While many Western leftists claim otherwise, the protests against China are an attack against socialism. China, as well as its socialist supporters within Hong Kong, are what can bring Hong Kong out of its corporatist paradigm in the decades ahead. 

“The conflict in Hong Kong is in fact a microcosm of the one the world will be facing in the decades ahead,” the socialist Thomas Hon Wing Polin has written. “Led by the United States, the Western Empire is pushing countries to choose between itself and China — the Western way or the Chinese way. That is not a choice Beijing is obliging anyone to make, however. Alert, forward-looking individuals and nations can see that the predatory, zero-sum paradigm of the Western Empire is headed for the dustbin of history. For Hong Kong as for all humanity, the only viable way forward in the 21st century is peace, mutual understanding and cooperation, and win-win. China is blazing that particular path.”

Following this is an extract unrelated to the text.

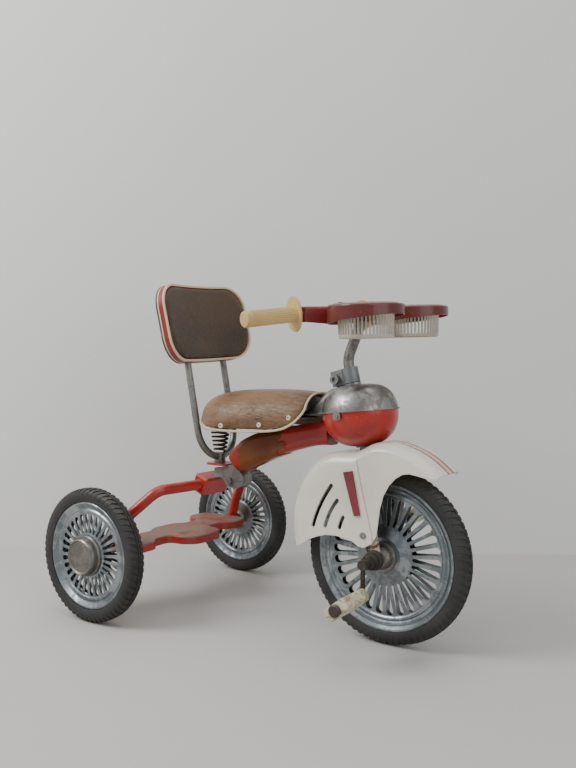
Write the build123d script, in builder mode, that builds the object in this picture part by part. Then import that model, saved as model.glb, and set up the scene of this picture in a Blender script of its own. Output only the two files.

Now that the Chinese side has achieved victory in Hong Kong, this micro-version of the world’s future portends to a worldwide defeat for the capitalist class. Our Chinese comrades in the global class struggle have shown us the correct route for defeating the capitalists, which is Marxist Leninism. The Western capitalist empire has demonstrated its growing weakness through its international defeats, as well as through its inability to prevent economic crisis and social instability. Now is the time for the global proletariat to strike back against the empire and win the fight for a socialist world.